8 Conclusions and future research directions

This study used regression discontinuity methodology to examine long-term shifts in alpha and beta following the announcement of specific IT investments. The analysis of 810 IT investment announcements showed that IT investments result in positive shifts in both alpha and beta overall. Additional analyses showed that positive alpha shifts occurred for high IT-intensive firms, larger firms, firms that invest in informate technologies and firms investing in IT after 1992. There were also positive beta shifts for small firms, high IT-intensive firms and firms that invest in informate and transformate technologies. Only firms that invest in automate technologies displayed negative beta shifts.

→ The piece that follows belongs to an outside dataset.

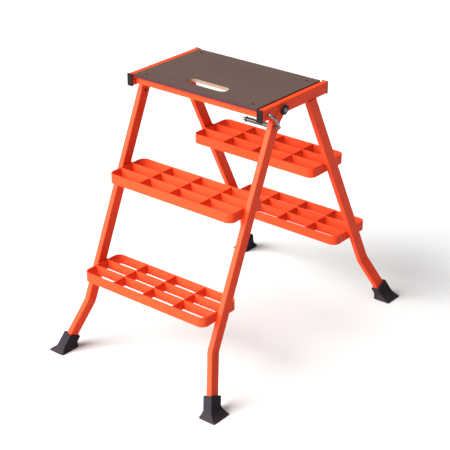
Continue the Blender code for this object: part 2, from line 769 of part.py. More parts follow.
def lock_parts():
    """The bent rod, its spring, washer and clip, on the right front leg."""
    low = Vector((0, PLATFORM_Y + LOCK_LEG_Y, LOCK_LEG_Z))
    high = Vector((0, PLATFORM_Y + LOCK_RAIL_Y, LOCK_RAIL_Z))
    span = high - low
    up = span.normalized()
    tip_x = RAIL_OUTER_X - ROD_TIP_ENGAGED
    top_bend = ROD_OUTER_X - RAIL_OUTER_X
    bends = [(ROD_INNER_X, 0.0)]
    bends += arc((ROD_OUTER_X - ROD_LOW_BEND, ROD_LOW_BEND), ROD_LOW_BEND, -math.pi / 2, 0, 6)
    bends += arc((ROD_OUTER_X - top_bend, span.length - top_bend), top_bend, 0, math.pi / 2, 10)
    bends.append((tip_x, span.length))
    points = [Vector((x, 0, 0)) + low + up * h for x, h in bends]
    add_object("lock_pin", rod_curve("lock_pin", points, ROD_R, 4), BRIGHT_ROD)

    along_x = Matrix.Rotation(math.pi / 2, 4, "Y")
    for name, start, radius, thickness in (
        ("lock_washer", LOCK_WASHER_X, LOCK_WASHER_R, LOCK_WASHER_THICKNESS),
        ("lock_clip", LOCK_WASHER_X - GAP - LOCK_CLIP_THICKNESS, LOCK_CLIP_R, LOCK_CLIP_THICKNESS),
    ):
        hole = ROD_R + SLIP
        profile = [(radius, thickness), (radius, 0), (hole, 0), (hole, thickness)]
        place = Matrix.Translation((start, low.y, low.z)) @ along_x
        turned(name, profile, BLACK_STEEL, place, 28)

    start = LOCK_WASHER_X + LOCK_WASHER_THICKNESS + GAP + SPRING_WIRE_R
    end = FRONT_LEG_OUTER_X - TUBE_WIDTH - GAP - SPRING_WIRE_R
    count = SPRING_TURNS * SPRING_STEPS
    coil = []
    for i in range(count + 1):
        t = i / count
        angle = 2 * math.pi * SPRING_TURNS * t
        coil.append(
            (
                start + (end - start) * t,
                low.y + SPRING_MEAN_R * math.cos(angle),
                low.z + SPRING_MEAN_R * math.sin(angle),
            )
        )
    add_object("lock_spring", rod_curve("lock_spring", coil, SPRING_WIRE_R, 1), ZINC)


def main():
    """Adds every piece of the trestle."""
    places = []
    for label, y in (
        ("front", BOARD_FRONT + SCREW_INSET),
        ("rear", BOARD_REAR - SCREW_INSET),
    ):
        for side, sign in SIDES:
            places.append((f"board_screw_{label}_{side}", sign * SCREW_X, PLATFORM_Y + y))
    top_board([(x, y) for _, x, y in places])
    rails = {
        "front": cross_rail("cross_rail_front", BOARD_FRONT + CROSS_RAIL_INSET, 1),
        "rear": cross_rail("cross_rail_rear", BOARD_REAR - CROSS_RAIL_INSET, -1),
    }
    for name, x, y in places:
        board_screw(name, x, y)
        hole = cylinder_mesh(f"{name}_hole", SCREW_SHANK_R + 0.0004, 0.008, 16)
        place = Matrix.Translation((x, y, BOARD_BOTTOM - 0.006))
        cut(rails[name.split("_")[2]], add_cutter(f"{name}_hole", hole, place))
    for side, sign in SIDES:
        end_rail(f"end_rail_{side}", sign)
        end_cap(f"end_cap_front_{side}", sign, -1)
        end_cap(f"end_cap_rear_{side}", sign, 1)
        rear_leg(f"rear_leg_{side}", sign)
        front_leg(f"front_leg_{side}", sign)
        for frame in FRAMES:
            foot(f"{frame.name}_foot_{side}", frame, sign)
        bolt_parts(side, sign)
    for frame in FRAMES:
        for label, top in zip(STEP_NAMES, frame.step_tops):
            step(frame, label, top)
    lock_parts()


clear_scene()
parts = new_collection("sawhorse")
cutters = new_collection("cutters")
main()
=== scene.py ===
"""Finished visual model of a folding two-sided step trestle, dressed round its solid frame."""

import json
import logging
import math
from collections.abc import Sequence
from dataclasses import dataclass, field
from enum import Enum

import bpy
import numpy as np
from mathutils import Euler, Matrix, Vector
from numpy.typing import NDArray

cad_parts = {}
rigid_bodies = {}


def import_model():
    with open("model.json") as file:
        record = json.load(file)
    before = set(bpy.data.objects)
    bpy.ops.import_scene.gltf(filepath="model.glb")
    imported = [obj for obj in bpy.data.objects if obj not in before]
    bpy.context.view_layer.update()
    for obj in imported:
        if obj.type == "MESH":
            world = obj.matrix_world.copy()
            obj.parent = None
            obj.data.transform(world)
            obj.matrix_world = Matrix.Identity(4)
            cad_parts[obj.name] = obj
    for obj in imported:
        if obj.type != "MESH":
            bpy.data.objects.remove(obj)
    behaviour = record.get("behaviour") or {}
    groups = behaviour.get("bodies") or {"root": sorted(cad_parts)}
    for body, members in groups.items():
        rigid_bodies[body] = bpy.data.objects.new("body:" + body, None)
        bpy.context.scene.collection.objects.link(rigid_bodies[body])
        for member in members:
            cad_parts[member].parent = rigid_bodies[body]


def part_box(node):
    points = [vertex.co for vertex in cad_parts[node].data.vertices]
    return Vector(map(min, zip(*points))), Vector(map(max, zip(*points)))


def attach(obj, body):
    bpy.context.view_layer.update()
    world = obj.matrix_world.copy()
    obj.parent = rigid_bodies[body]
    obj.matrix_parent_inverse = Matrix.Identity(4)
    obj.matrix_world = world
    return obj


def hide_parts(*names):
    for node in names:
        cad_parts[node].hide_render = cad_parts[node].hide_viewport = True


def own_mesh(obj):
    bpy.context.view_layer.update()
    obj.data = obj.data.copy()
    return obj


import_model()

Array = NDArray[np.float64]
Indices = NDArray[np.int64]
Colour = tuple[float, float, float]
Box = tuple[Array, Array]

SMOOTH_ANGLE = math.radians(32)

log = logging.getLogger("trestle")


class Side(Enum):
    """The trestle's two ends."""

    LEFT = -1
    RIGHT = 1

    @property
    def label(self) -> str:
        """The side's word in node names."""
        return self.name.lower()


class Slot(Enum):
    """The record's material slots."""

    PAINT = "orange_paint"
    FILM = "board_film"
    PLASTIC = "black_plastic"
    RUBBER = "black_rubber"
    BLACK_STEEL = "black_steel"
    ZINC = "zinc_steel"
    ROD = "bright_rod"


class Body(Enum):
    """The frame's moving bodies."""

    PLATFORM = "platform"
    FRONT = "front_frame"
    PIN = "lock_pin"


# Surfaces


@dataclass(frozen=True)
class Shell:
    """A closed surface: points (n, 3), quads (k, 4) and triangles (m, 3)."""

    points: Array
    quads: Indices
    tris: Indices

    def facing_out(self) -> "Shell":
        """Turns every face round if the enclosed volume is negative.

        The volume is the sum over triangles of a . (b x c) / 6, each quad counting as two.

        Returns:
            The shell with its faces pointing outwards.
        """
        halves = [self.quads[:, [0, 1, 2]], self.quads[:, [0, 2, 3]], self.tris]
        a, b, c = np.moveaxis(self.points[np.concatenate(halves)], 1, 0)
        if np.einsum("ij,ij->i", a, np.cross(b, c)).sum() >= 0:
            return self
        return Shell(self.points, self.quads[:, ::-1], self.tris[:, ::-1])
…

These results show that investors who invest in firms that adopt IT increase their portfolio returns. However, not all investors have the resources needed to invest wisely in IT investing firms. Thus, this raises the question of “Who is investing in IT investing firms?”

Future researchers can address this question using both experimental and market data. For example, experimental data can be used to compare the investment results of expert and novice investors. Using market data, researchers should be able to examine the buying/selling of the stock of IT investing firms surrounding an IT investment announcement. This examination should provide additional support for prior studies’ conclusions that IT investment announcements matter. This research should also provide practical insight about the types of investors who profit from investing in IT investing firms.

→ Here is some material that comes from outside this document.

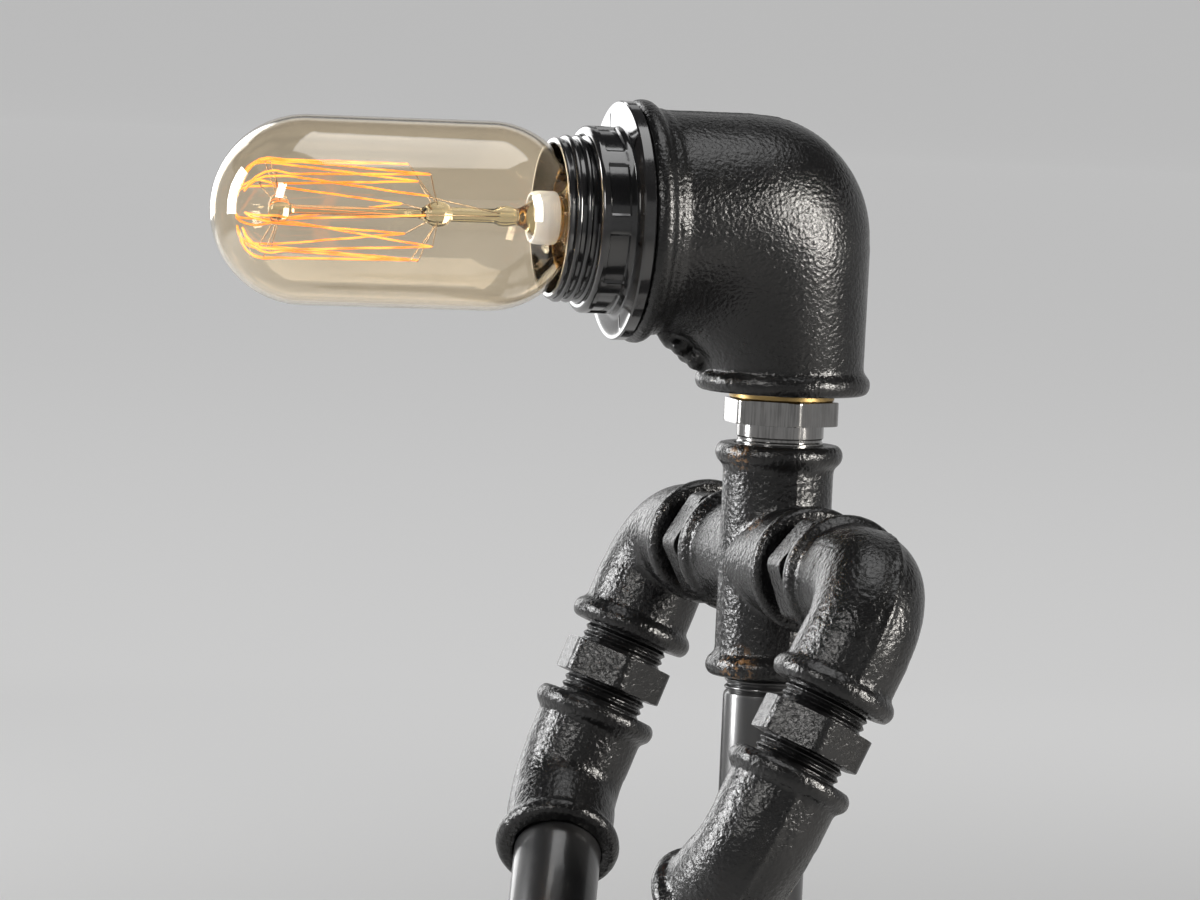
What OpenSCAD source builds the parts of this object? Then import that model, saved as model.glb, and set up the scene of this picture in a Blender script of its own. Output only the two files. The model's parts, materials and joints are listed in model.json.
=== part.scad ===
// Robot shaped desk lamp, put together from half inch malleable iron pipe fittings.
// The robot faces -Y, its left is +X, and z = 0 is the table under its feet.
// Every fitting is drawn about its own centre and then set in place.

/* [Iron fittings] */
// Radius of the rounded bead round every port
bead_r = 15.3; // [14.9:0.1:17]
// Width of a bead along its port
bead_w = 5; // [4:0.25:6.5]
// Radius of a fitting's barrel behind its beads
barrel_r = 13.2; // [12.8:0.1:13.8]
// Radius of the half inch male thread
thread_r = 10.48; // [9.8:0.02:10.6]
// Radius of the steel pipe
pipe_r = 10.65; // [10.6:0.05:11.5]
// Radius of the clear way through fittings and pipes
bore_r = 7.6; // [6.5:0.1:8.2]
// Play between a male end and the socket round it
fit_gap = 0.05; // [0.02:0.01:0.1]
// Depth of a socket behind its face
socket_d = 13.5; // [12:0.25:13.75]
// Centre to face of the crosses and right angle elbows
elbow_a = 28; // [28:0.5:34]
// Centre to face of the 45 degree elbows
bend_a = 22; // [22:0.5:28]
// Radius of the bend inside a right angle elbow
elbow_bend = 14; // [13.6:0.1:14]
// Depth of the grooves cut for a visible thread
groove_d = 0.7; // [0.3:0.1:1.2]
// Pitch of the pipe thread
pitch = 1.81; // [1.4:0.01:2.2]

/* [Hex nipples] */
// Width across the flats of a nipple's hexagon
hex_af = 25; // [23.5:0.25:27]
// Length of the hexagon on the black nipples
hex_l = 8.3; // [6:0.1:10]
// Gap that a shoulder or hip nipple leaves between its two fittings
shoulder_gap = 17.7; // [15:0.1:24]
// Gap that an arm or thigh nipple leaves between its two fittings
arm_gap = 18.3; // [15:0.1:24]
// Gap that the waist nipple leaves between valve and hip cross
waist_gap = 17.7; // [15:0.1:24]
// Turn of a shoulder hexagon about its axis
hex_turn = 20; // [0:1:60]

/* [Pose] */
// Forward swing of the left arm from hanging straight down
left_swing = 25.4; // [20:0.1:60]
// Forward swing of the right arm from hanging straight down
right_swing = 21.5; // [20:0.1:60]
// Turn of the left forearm forward from pointing inward
left_twist = -6; // [-8:0.5:20]
// Turn of the right forearm forward from pointing inward
right_twist = 3; // [-8:0.5:20]
// Turn of the head to the robot's left
head_yaw = -4.8; // [-30:0.1:30]

/* [Head] */
// Height of the lamp holder's axis above the chest cross
head_rise = 79.9; // [79:0.1:90]
// Gap between the chest cross and the head elbow
neck_gap = 12.2; // [10:0.1:16]
// Radius of the head elbow round its mouth
mouth_r = 26.3; // [25.5:0.1:28]
// Radius of the bead round the mouth
mouth_bead_r = 29; // [28.6:0.1:31]
// Distance of the mouth's face from the neck axis
mouth_face = 40; // [38:0.25:44]
// Radius of the socket in the mouth
mouth_socket_r = 23; // [22:0.1:24]
// Radius of the head elbow above its neck bead
neck_r = 19.2; // [18.8:0.1:20.5]
// Radius of the head elbow's neck bead
neck_bead_r = 21; // [20.4:0.1:23]
// Radius of the round back of the head
crown_r = 28.5; // [26:0.5:30]
// Radius of the neck port inside the head
neck_port_r = 15; // [14:0.1:16.5]
// Radius of the brass bush that shows under the head
bush_r = 12.6; // [12.4:0.1:13.4]
// Length of the polished hexagon on the neck
neck_hex_l = 5.7; // [4:0.1:7]

/* [Lamp holder] */
// Radius of the threaded skirt over its thread
skirt_r = 19.9; // [19.4:0.1:20.4]
// Radius of the opening in the skirt
skirt_bore_r = 17.7; // [17.2:0.1:18]
// Distance of the skirt's rim from the neck axis
skirt_rim = 58.9; // [57:0.1:62]
// Pitch of the thread on the skirt
skirt_pitch = 2.2; // [1.8:0.1:3]
// Radius of the shade ring's flange
flange_r = 28.4; // [27.5:0.1:30]
// Thickness of the shade ring's flange
flange_t = 3; // [2:0.1:4]
// Radius of the shade ring's grip collar
collar_r = 22.25; // [21.9:0.05:23.4]
// Length of the grip collar
collar_l = 8.7; // [6:0.1:10]
// Slots in the flange
flange_slots = 6; // [3:1:10]
// Grip panels round the collar
grip_panels = 8; // [5:1:10]

/* [Bulb] */
// Radius of the tubular glass
glass_r = 22.5; // [21:0.1:25]
// Wall of the glass
glass_t = 0.9; // [0.6:0.05:1.5]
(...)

Another question that should be addressed in future research is “Does the timing or informational content of IT investment announcements affect investor behavior?” Because IT investment announcements are selectively written and released, it would appear that the management of IT investing firms believes they do. This examination could be best accomplished using content-analytic methods such as those developed in the behavioral sciences (Asquith et al. 2005).

Lastly, our research used data from 1982 to 2007. Future studies can extend this by examining data from 2007 onwards.